Maya Maize God Statue
The Director of the British Museum, Neil MacGregor, retells the history of human development from the first stone axe to the credit card, using 100 selected objects from the Museum.
Neil focuses on the world of the Mayan civilisation and a stone Maize God, discovered on the site of a major Mayan city in present-day Honduras. This large statue is wearing a headdress in the shape of a giant corn cob.
Maize was not only worshipped at that time but the Maya also believed that all their ancestors were descended from maize. Neil reveals why maize, which is notoriously difficult to refine for human consumption, became so important to the emerging agriculture of the region.
Neil is joined by the anthropologist Professor John Staller and the restaurateur Santiago Calva, who explain the complexity of Mayan mythological belief and the ongoing power of maize in Central America today.
Producer: Anthony Denselow.
About this object
Location: Copan, Honduras
Culture: Aztec, Maya and Central America
Period: D 715
The statue is of the Mayan maize god. He was found in a pyramid-style temple in Copan in modern-day Honduras surrounded by many other maize gods. In Mayan mythology, the maize god was decapitated at harvest time but reborn again at the beginning of a new growing season. Myths about the death and rebirth of gods helped explain the cycle of the seasons and the return of maize, on which Mayan civilisation depended.
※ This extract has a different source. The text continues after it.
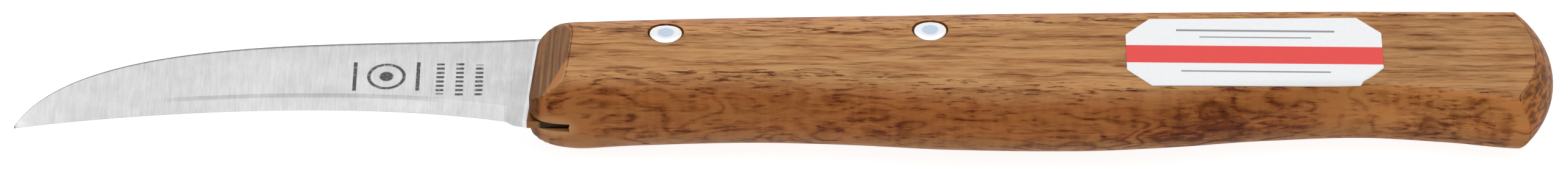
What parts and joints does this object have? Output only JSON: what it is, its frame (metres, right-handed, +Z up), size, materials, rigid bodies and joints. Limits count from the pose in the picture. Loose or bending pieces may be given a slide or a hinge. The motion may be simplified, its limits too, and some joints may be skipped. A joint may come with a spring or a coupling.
{
  "type": "chip carving knife",
  "caption": "Chip carving knife: a short curved beak blade with its tang riveted into a flat-sided, waisted beech handle with a domed butt.",
  "frame": {"origin": "centre of the bounding box's base: the middle of the floor under the knife as it lies on its side", "axes": "+X from the blade's tip to the butt, +Y from the cutting edge to the spine, +Z up across the thickness, towards the labelled side"},
  "size_m": [0.165, 0.0188, 0.0097],
  "materials": {
    "blade_steel": "satin ground steel with fine scratches across the blade",
    "handle_wood": "smooth beech under a thin clear finish",
    "rivet_metal": "polished, slightly domed ends",
    "label_paper": "smooth white paper sticker with a printed red band"
  },
  "bodies": {
    "root": {"blade": "blade_steel", "handle": "handle_wood", "front_rivet": "rivet_metal", "rear_rivet": "rivet_metal", "label": "label_paper"}
  },
  "joints": []
}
Why did the Mayans worship maize?
The myth of the maize god is just one example of how the development of agriculture led to major changes in how people across the world conceived their gods. For thousands of years the Mayans worshiped the maize god and believed that their ancestors were made from maize dough. Maize was the Mayan's most important food source. Today maize still forms a large part of the Central American diet in the form of tortillas
Did you know?
- Early farmers in Mexico grew chilli to make their maize taste better
Cooking with the Maya
By Thomasina Miers, Owner, Wahaca Mexican Market Eating
Corn had a mythical status in Mexico, being an ancient and nutritious crop full of vital minerals like niacin, calcium and riboflavin. Under the Mexica ruler, Moctezuma, corn became a symbol of life and fertility and was offered to the Gods as sacrifice.
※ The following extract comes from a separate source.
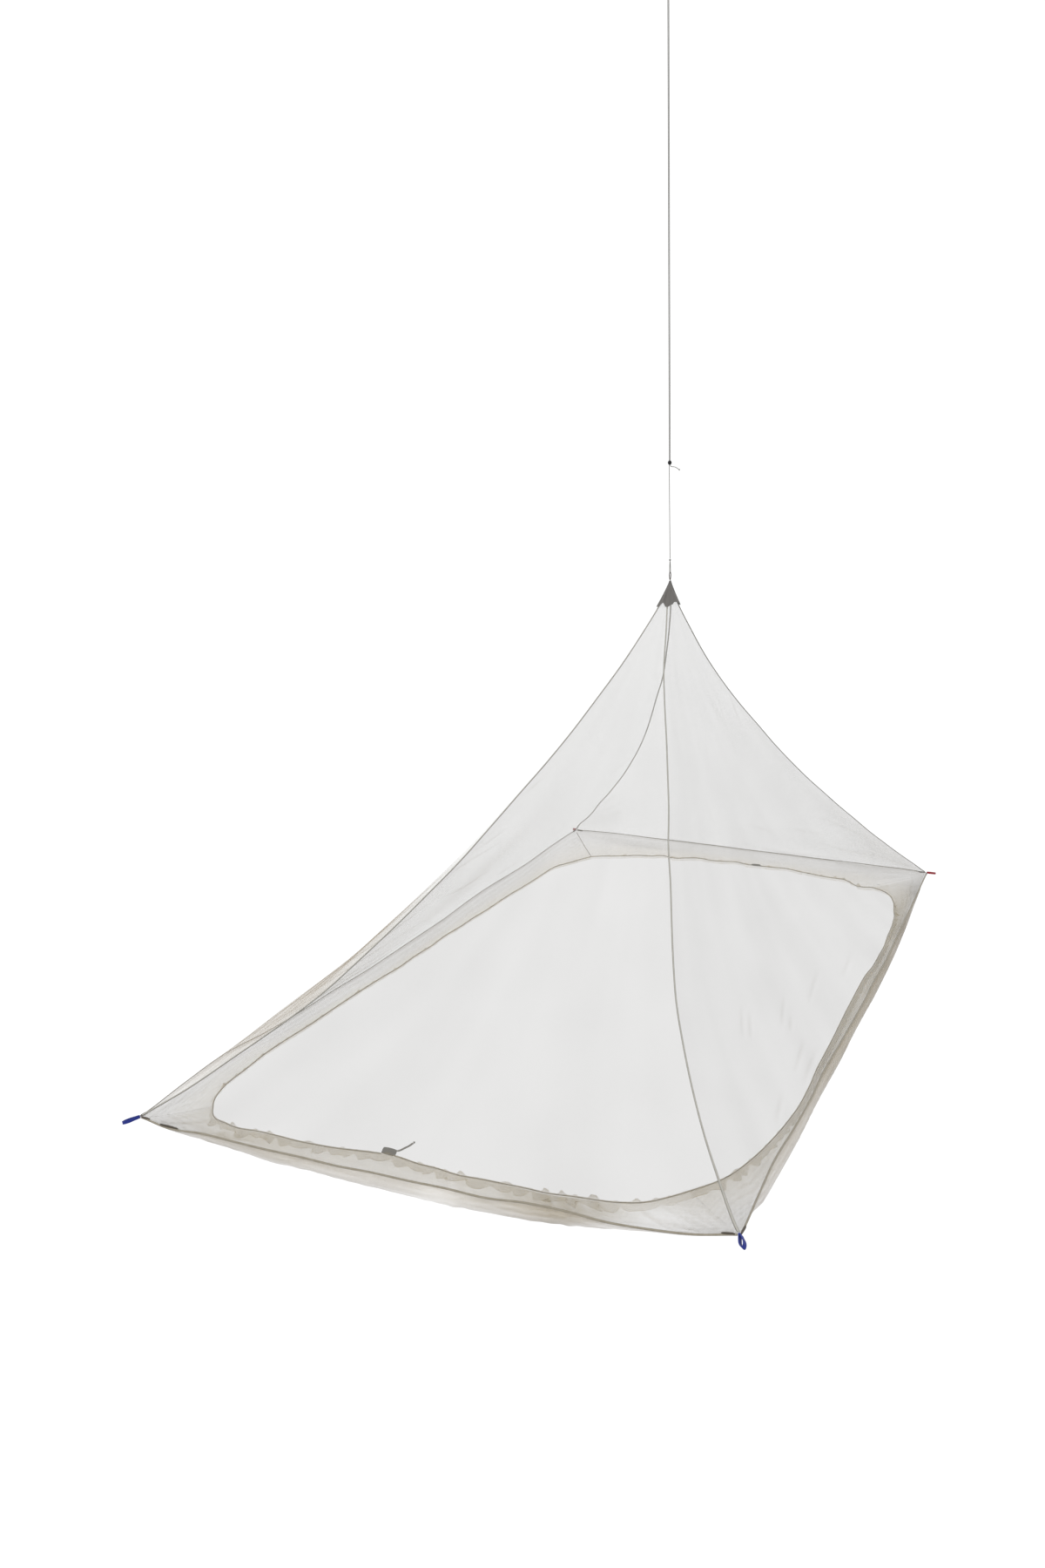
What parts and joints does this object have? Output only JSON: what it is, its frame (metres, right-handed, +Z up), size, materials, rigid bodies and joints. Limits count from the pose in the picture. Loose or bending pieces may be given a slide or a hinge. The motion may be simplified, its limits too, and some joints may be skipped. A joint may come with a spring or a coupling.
{
  "type": "mosquito net canopy with cord, cap and corner loops",
  "caption": "Netting canopy hung from a doubled cord at its cloth cap, with a turned-in skirt gathered on a drawcord round the open bottom and webbing loops at the corners.",
  "frame": {"origin": "the hang point, at the top of the doubled hang cord, where it bends over what holds it", "axes": "+Z up; X across the net; Y along the net, +Y towards the head end (red loops), -Y towards the foot end (blue loops)"},
  "size_m": [1.3025, 2.475, 2.5734],
  "materials": {
    "netting": "fine see-through polyester netting, greyish white",
    "seam_tape": "greenish beige seam binding",
    "dark_tape": "dark grey brown woven tape",
    "grey_cloth": "dark grey woven cloth",
    "grey_cord": "grey round cord",
    "black_plastic": "black moulded plastic",
    "blue_webbing": "blue webbing",
    "red_webbing": "red webbing"
  },
  "bodies": {
    "root": {"base_tape_foot": "seam_tape", "base_tape_head": "seam_tape", "base_tape_left": "seam_tape", "base_tape_right": "seam_tape", "cap": "grey_cloth", "cord_lock": "black_plastic", "cord_sleeve_foot": "dark_tape", "cord_sleeve_head": "dark_tape", "corner_loop_foot_left": "blue_webbing", "corner_loop_foot_right": "blue_webbing", "corner_loop_head_left": "red_webbing", "corner_loop_head_right": "red_webbing", "corner_tab_foot_left_foot": "seam_tape", "corner_tab_foot_left_left": "seam_tape", "corner_tab_foot_right_foot": "seam_tape", "corner_tab_foot_right_right": "seam_tape", "corner_tab_head_left_head": "seam_tape", "corner_tab_head_left_left": "seam_tape", "corner_tab_head_right_head": "seam_tape", "corner_tab_head_right_right": "seam_tape", "drawcord_left": "grey_cord", "drawcord_right": "grey_cord", "drawcord_tail_1": "grey_cord", "drawcord_tail_2": "grey_cord", "drawcord_tail_knot": "grey_cord", "hang_cord": "grey_cord", "hang_eye": "grey_cord", "hang_knot": "grey_cord", "hang_loop": "grey_cloth", "hang_tail_knot": "grey_cord", "mitre_tape_foot_left": "seam_tape", "mitre_tape_foot_right": "seam_tape", "mitre_tape_head_left": "seam_tape", "mitre_tape_head_right": "seam_tape", "ridge_tape_foot_left": "seam_tape", "ridge_tape_foot_right": "seam_tape", "ridge_tape_head_left": "seam_tape", "ridge_tape_head_right": "seam_tape", "side_tab": "dark_tape", "skirt_foot": "netting", "skirt_head": "netting", "skirt_left": "netting", "skirt_right": "netting", "wall_foot": "netting", "wall_head": "netting", "wall_left": "netting", "wall_right": "netting"}
  },
  "joints": []
}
Corn is different from other cereals: its nutrients are encapsulated in solid particles that do not crack with heat or water. The Mesoamerican cultures discovered more than 5,000 years ago that cooking corn with lime allows the solid particles to crack, releasing the minerals for the body to absorb.
Grains of corn boiled with lime and water are easily milled to obtain a nutritionally rich dough or ‘masa’. From the masa tortillas, tostadas, totopos, sopes, tlacoyos, chalupas and other Mexican streetfoods are baked.
The Spanish conquistadores did not understand the need for lime. For them, lime was synonymous with death, as they used lime to disintegrate organic matter. So the European colonisers in Mexico did not eat tortillas or other masa products. Instead they imported wheat and with it they baked bread.
Bread became a symbol of wealth and power, tortillas of ignorance and poverty.
The Spanish brought corn to Europe where it easily adapted to the local conditions. It became a staple for poor rural European populations since its yield was much higher than wheat. By the seventeenth century around 60% of the diet of southern Europe consisted of untreated corn. But then disaster struck.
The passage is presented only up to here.